A concept for non-uniform thermal irradiation emulation in an immersive virtual environment

This study addresses the challenge of emulating human thermal environments without the need to build physical mock-ups. The aim is to complement the established technology of emulating visual environments with headmounted displays. For the user, the virtual environment (VE) emulates an arbitrary indoor environment including visual and thermal aspects. In contrast to conventional climate chambers, we describe a concept to emulate arbitrary non-uniform environments and room geometries without the need to construct or modify separate physical mock-ups for each scenario being tested. By fully emulating air temperatures as well as the thermal irradiation, a user can experience the same thermal sensation as in the actual environment. An air conditioning system and nine supply air diffusers are used for the air temperature and humidity control.
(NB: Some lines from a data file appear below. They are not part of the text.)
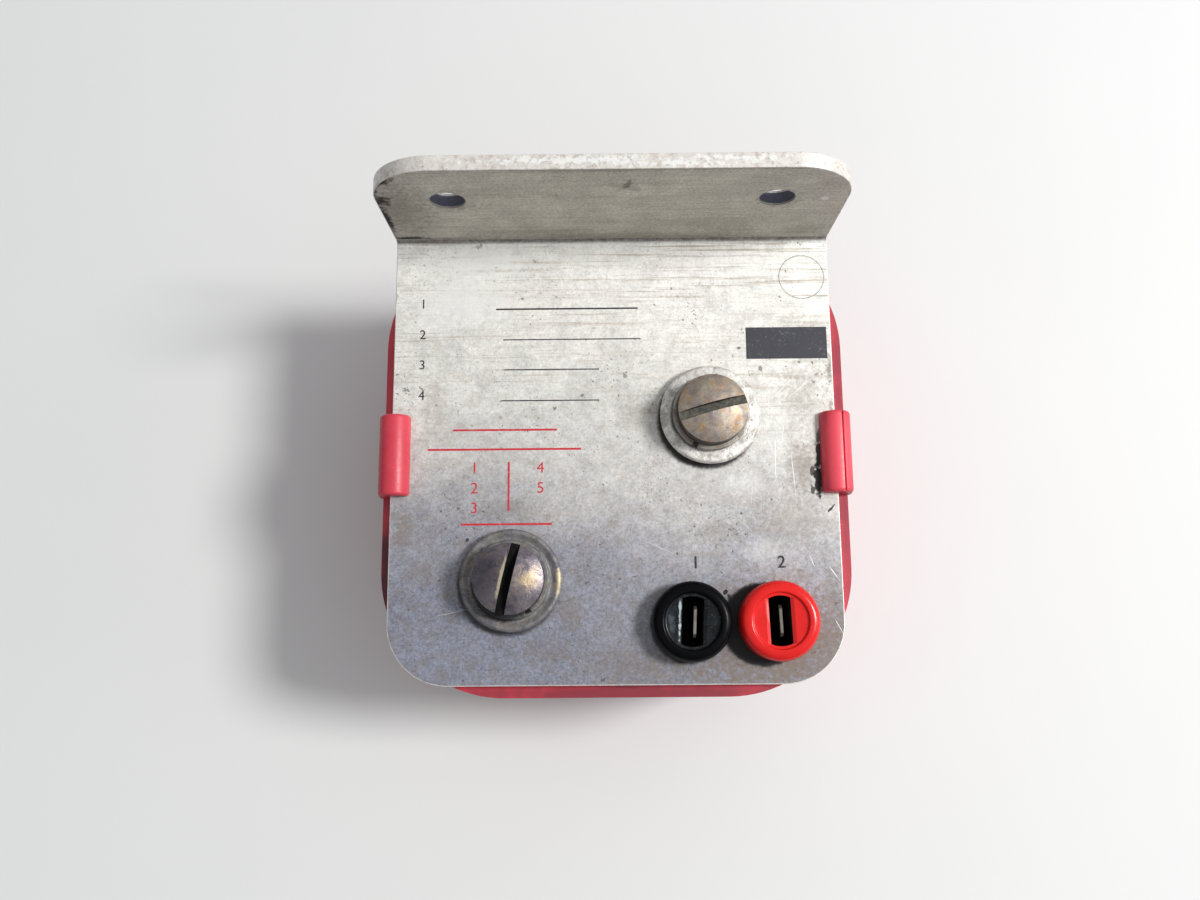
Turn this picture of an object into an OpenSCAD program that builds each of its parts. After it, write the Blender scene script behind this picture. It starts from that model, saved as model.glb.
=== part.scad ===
// Starting vibrator of a piston aircraft engine: a buzzer with interrupter points,
// hung in rubber on a folded sheet bracket and closed by a moulded housing that clips on.
// Origin: midway between the two flange holes, on the flange's outer face.
// +Y points out of the flange's outer face, +Z out of the face plate's front.

/* [Bracket] */
// Width of the face plate and of the flange
plate_w = 69.85; // [68:0.05:72]
// Length of the face plate, from the flange's inner face to its free end
plate_l = 70.7; // [69:0.1:73]
// Thickness of the sheet
sheet_t = 2.29; // [1.6:0.01:2.6]
// Inner radius of the fold
bend_r = 1.2; // [0.8:0.1:2.5]
// Radius of the face plate's two free corners
plate_corner_r = 9.5; // [6:0.5:12]
// Height of the flange's free edge over the face plate's front
flange_h = 26; // [24:0.5:32]
// Radius of the flange's two free corners
flange_corner_r = 9.5; // [4:0.5:10]
// Diameter of the two flange holes
hole_d = 5.2; // [4.2:0.1:6.6]
// Distance between the two flange holes
hole_pitch = 48.6; // [40:0.1:52]
// Height of the flange holes over the face plate's front
hole_h = 16; // [12:0.5:18]

/* [Housing] */
// How far the housing reaches past the plate at either end
housing_over = 1.9; // [1.4:0.1:2.6]
// Free room between the armature's end and the housing's back wall
housing_room = 3.1; // [2:0.1:10]
// Radius of the housing's four upright corners at the rim
housing_corner_r = 19.5; // [14:0.5:22]
// Thickness of the side walls
housing_wall = 2.2; // [1.6:0.1:2.4]
// Thickness of the back wall
housing_floor_t = 2.2; // [1.6:0.1:3]
// Radius of the edge round the back wall
housing_foot_r = 5; // [3.5:0.5:7]
// Moulding draft of the side walls, in degrees
draft_angle = 1; // [0.5:0.1:1.5]
// How far the housing sits to the right of the plate's middle
housing_shift = 0.2; // [0:0.05:0.4]
// Thickness of the hooks' uprights outside the plate's edges
hook_t = 1.8; // [1.6:0.1:3]
// How far the hooks' uprights stand proud of the housing's rim
hook_proud = 0.35; // [0.1:0.05:0.6]
// Length of each hook along the plate's edge
hook_l = 12.8; // [8:0.1:18]
// How far each hook reaches over the face plate
hook_reach = 2.8; // [2:0.1:4]
// Clearance between the left hook's upright and the plate's edge
hook_gap = 0.075; // [0.05:0.005:0.3]
// Width of the parting line on the right hook
seam_w = 0.3; // [0.2:0.05:0.5]
// Depth of the parting line on the right hook
seam_depth = 0.35; // [0.2:0.05:0.6]
// Turn of the parting line round the right hook's bead, in degrees from straight up
seam_turn = 20; // [10:1:60]
// Rounding of the hooks' corners
hook_corner_r = 0.5; // [0.2:0.1:1]

/* [Fasteners] */
// Distance of the upper screw from the plate's right edge
upper_screw_inset = 19.825; // [19.2:0.005:20.5]
// Distance of the lower screw from the plate's left edge
lower_screw_inset = 19.025; // [18.4:0.005:19.7]
// Distance between the two screws along the plate
screw_rise = 25.5; // [25:0.1:26.5]
// Distance of the middle between the two screws below the plate's middle
screws_under = 6.8; // [6.4:0.1:7.2]
// Thread diameter of the two screws
screw_d = 6.2; // [5:0.1:6.3]
// Diameter of the screw heads
screw_head_d = 10.6; // [9:0.1:11.5]
// Height of the upright side of the screw heads
screw_side_h = 3; // [1:0.1:3.6]
// Height of the dome on the screw heads
screw_dome_h = 1.3; // [1:0.1:2]
// Width of the screwdriver slots
slot_w = 1.4; // [1:0.1:1.8]
// Depth of the screwdriver slots below the top of the dome
slot_depth = 1.5; // [1:0.1:2.2]
// Turn of the upper screw's slot from level, in degrees
upper_slot_turn = 15; // [0:1:179]
// Turn of the lower screw's slot from level, in degrees
lower_slot_turn = 77; // [0:1:179]
// Outer diameter of the split lock washers
lock_washer_d = 11.9; // [11:0.1:12.6]
// Thickness of the split lock washers
lock_washer_t = 1.2; // [1:0.1:1.6]
// Width of the split in the lock washers
lock_split_w = 0.7; // [0.4:0.1:1.2]
// Turn of the upper lock washer's split, in degrees
upper_split_turn = 243; // [0:1:359]
// Turn of the lower lock washer's split, in degrees
lower_split_turn = 300; // [0:1:359]
// Outer diameter of the flat washers
flat_washer_d = 15.6; // [14:0.1:16.5]
// Thickness of the flat washers
flat_washer_t = 1.2; // [1:0.1:1.6]
// Rounding of the flat washers' outer edge
flat_washer_r = 0.5; // [0.2:0.1:0.6]
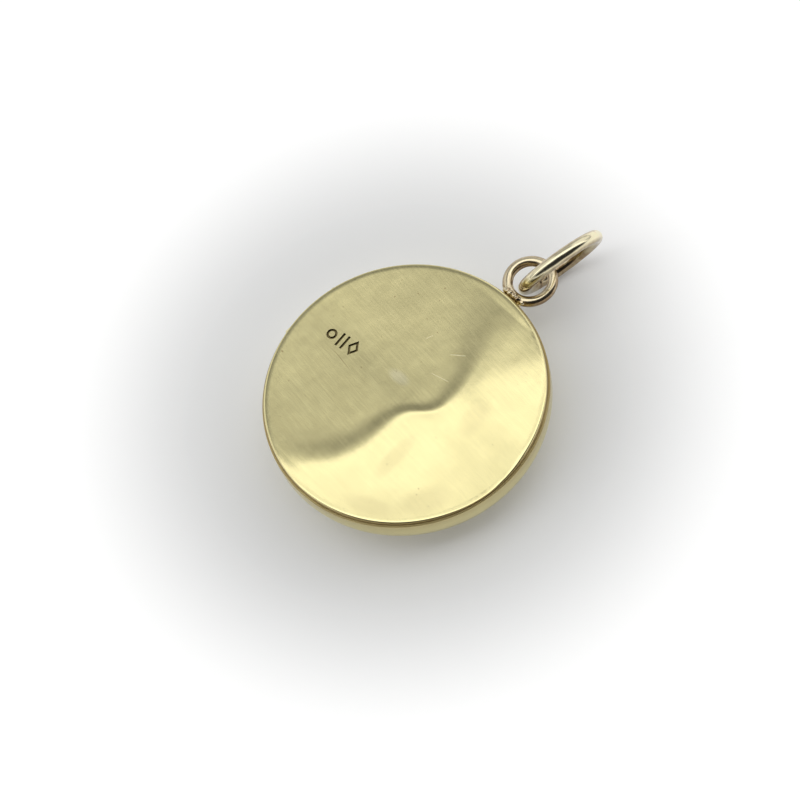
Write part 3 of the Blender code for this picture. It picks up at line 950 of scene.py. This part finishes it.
# Brightness of the studio's parts, and the elevations, in degrees, over which one gives way to another
WALL_GREY = (0.54, 0.545, 0.555)
WALL_DIM = (0.26, 0.265, 0.27)
WALL_PALE = (0.62, 0.625, 0.62)
DARK_SIDE = (0.028, 0.028, 0.030)
SOFTBOX_FAR = (1.58, 1.58, 1.56)
SOFTBOX_MIDDLE = (1.08, 1.08, 1.06)
SOFTBOX_NEAR = (1.65, 1.65, 1.63)
DIM_BAND = (40.0, 48.0)
PALE_BAND = (55.0, 60.5)
DARK_LOW_BAND = (3.0, 13.0)
DARK_TURN = 6.0                                 # of its middle from the viewer's azimuth
DARK_SPREAD = (0.12, 0.34)                      # cosines from its middle where it starts and is full
SIDE_PANELS = ((50.0, 0.85), (-50.0, 0.95))     # turn from the far side, and brightness
PANEL_ELEVATION = 29.0
PANEL_CORE = 20.0                               # full within this angle from the middle
PANEL_REACH = 30.0                              # gone beyond this one

# Planes that bound the softbox and its fading: elevation over the far side, and half their softness
SOFTBOX_EDGE = (62.9, 0.016)
SOFTBOX_FADING = (68.5, 0.055)
SOFTBOX_RETURNING = (78.0, 0.03)
SOFTBOX_END = (84.0, 0.05)          # this one over the near side


def make_world():
    """Studio surroundings: a broad soft source overhead, grey walls, two panels and a dark near side."""
    world = bpy.data.worlds.new("studio")
    bpy.context.scene.world = world
    world.use_nodes = True
    tree = world.node_tree
    background = tree.nodes["Background"]
    where = tree.nodes.new("ShaderNodeTexCoord").outputs["Generated"]
    azimuth = math.degrees(VIEW_AZIMUTH)

    def towards(direction, low, high):
        """Rises from nought to one as a ray turns towards a direction, between two cosines."""
        dot = tree.nodes.new("ShaderNodeVectorMath")
        dot.operation = "DOT_PRODUCT"
        dot.inputs[1].default_value = Vector(direction).normalized()
        tree.links.new(where, dot.inputs[0])
        ramp = tree.nodes.new("ShaderNodeMapRange")
        ramp.interpolation_type = "SMOOTHSTEP"
        ramp.inputs["From Min"].default_value = low
        ramp.inputs["From Max"].default_value = high
        tree.links.new(dot.outputs["Value"], ramp.inputs["Value"])
        return ramp.outputs["Result"]

    def above(band):
        """One above a band of elevations, nought below it."""
        return towards((0.0, 0.0, 1.0), *(math.sin(math.radians(elevation)) for elevation in band))

    def past_plane(side, elevation, softness):
        """One on this side of a slanting plane, which meets the opposite side at this elevation."""
        return towards(world_direction(side, 90.0 - elevation), -softness, softness)

    def blend(amount, first, second):
        mix = tree.nodes.new("ShaderNodeMix")
        mix.data_type = "RGBA"
        tree.links.new(amount, mix.inputs["Factor"])
        for socket, value in ((mix.inputs[6], first), (mix.inputs[7], second)):
            if isinstance(value, tuple):
                socket.default_value = (*value, 1.0)
            else:
                tree.links.new(value, socket)
        return mix.outputs[2]

    def both(first, second):
        node = tree.nodes.new("ShaderNodeMath")
        node.operation = "MULTIPLY"
        tree.links.new(first, node.inputs[0])
        tree.links.new(second, node.inputs[1])
        return node.outputs["Value"]

    colour = blend(above(DIM_BAND), WALL_GREY, WALL_DIM)
    colour = blend(above(PALE_BAND), colour, WALL_PALE)
    near_side = towards(world_direction(azimuth + DARK_TURN, 0.0), *DARK_SPREAD)
    dark = both(near_side, above(DARK_LOW_BAND))
    colour = blend(dark, colour, DARK_SIDE)
    for turn, brightness in SIDE_PANELS:
        panel = towards(world_direction(azimuth + 180.0 + turn, PANEL_ELEVATION),
                        math.cos(math.radians(PANEL_REACH)), math.cos(math.radians(PANEL_CORE)))
        colour = blend(panel, colour, (brightness, brightness, brightness))
    softbox = blend(past_plane(azimuth, *SOFTBOX_FADING), SOFTBOX_FAR, SOFTBOX_MIDDLE)
    softbox = blend(past_plane(azimuth, *SOFTBOX_RETURNING), softbox, SOFTBOX_NEAR)
    inside = both(past_plane(azimuth, *SOFTBOX_EDGE), past_plane(azimuth + 180.0, *SOFTBOX_END))
    colour = blend(inside, colour, softbox)
    tree.links.new(colour, background.inputs["Color"])
    background.inputs["Strength"].default_value = 1.0


def make_camera():
    data = bpy.data.cameras.new("view")
    data.sensor_width = SENSOR_WIDTH
    data.lens = SENSOR_WIDTH * VIEW_DISTANCE / FRAME_WIDTH
    data.clip_start = 0.005
    data.clip_end = 5.0
    camera = bpy.data.objects.new("view", data)
    look = (-TOWARDS_CAMERA).to_track_quat("-Z", "Y") @ Euler((0.0, 0.0, -VIEW_ROLL)).to_quaternion()
    right = look @ Vector((1.0, 0.0, 0.0))
    up = look @ Vector((0.0, 1.0, 0.0))
    aim = Vector((0.0, 0.0, LID_TOP)) - right * AIM_LEFT - up * AIM_DOWN
    camera.rotation_mode = "QUATERNION"
    camera.rotation_quaternion = look
    camera.location = aim + TOWARDS_CAMERA * VIEW_DISTANCE
    bpy.context.scene.collection.objects.link(camera)
    bpy.context.scene.camera = camera
    bpy.context.scene.view_settings.view_transform = "Standard"


make_camera()
make_back_plate()
make_snap_rim()
make_case_shell()
make_bail_loop()
make_solder()
make_jump_ring()
make_hinge()
make_picture_frame("front", "case")
make_picture_frame("back", "lid")
dress_cad_nodes()
make_floor()
make_world()
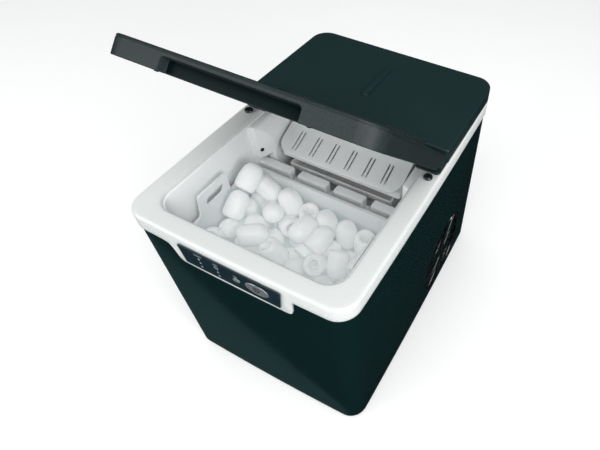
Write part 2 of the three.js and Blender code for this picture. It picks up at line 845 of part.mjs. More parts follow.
// A guard of curved ribs that swirl out from a small hub to an outer ring.
function fanGuard() {
  const [low, high] = [GUARD_LOW, GUARD_HIGH];
  const ring = bar(FAN_HOLE - GAP, low, high, FAN_HOLE - 4, 28);
  const hub = bar(8, low, high, 0, 14);
  const ribs = Array.from({ length: SWIRLS }, (_, i) => {
    const s = new THREE.Shape();
    s.moveTo(6, RIB_HALF);
    s.quadraticCurveTo(31, RIB_HALF, 50.4, -16.3);
    s.lineTo(49.3, -18.4);
    s.quadraticCurveTo(28, -RIB_HALF - 0.8, 6, -RIB_HALF);
    return upright(s, low, high, 3).rotateZ((i * 2 * Math.PI) / SWIRLS);
  });
  const mid = bar(31, low, high, 29.4, 20);
  return lieAlongX(join(ring, hub, mid, ...ribs)).translate(0, FAN_Y, FAN_Z);
}

function waterPump() {
  return join(
    bar(15, 62, 88, 0, 24),
    bar(12, 86, 98, 0, 24),
    bar(4, 97, 106, 0, 16),
    lieAlongY(bar(4, 10, 37, 0, 16)).rotateZ(Math.PI).translate(0, 0, 84),
  ).translate(PUMP_X, PUMP_Y, 0);
}

function pumpHose() {
  return pipe(
    [
      [PUMP_X, PUMP_Y, 107],
      [PUMP_X, PUMP_Y, 116],
      [PUMP_X, PUMP_Y + 12, 133],
      [PUMP_X, 66, 140],
      [6, 74, 158],
      [0, 74, 182],
      [0, 74, 200],
    ],
    4,
  );
}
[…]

For thermal radiation, 45 temperature-controlled surfaces are arranged in a hemicube around the user. An arbitrary environment's thermal irradiation is emulated by a projection of temperatures on the hemicube surface elements. This study compares two methods for setting the surface temperatures in the VE to emulate thermal irradiation. Finally, it presents the results of computational fluid dynamic simulations that benchmark the capability of the VE to emulate a non-uniform indoor thermal environment. For the non-uniform thermal environment benchmark scenario, the assumption of a uniform enclosure (using the surface average radiant temperature) resulted in a surface root mean square error of 2.2 K (local deviation of up to 4.6 K) of radiant temperature on the person dummy surface. The projection method was implemented for the VE, utilising temperature-controlled surfaces. Depending on the projection method used to determine the surface temperatures, it was possible to decrease the root mean square error of the radiant temperature in the emulated environment to a range of 0.4 K to 0.7 K.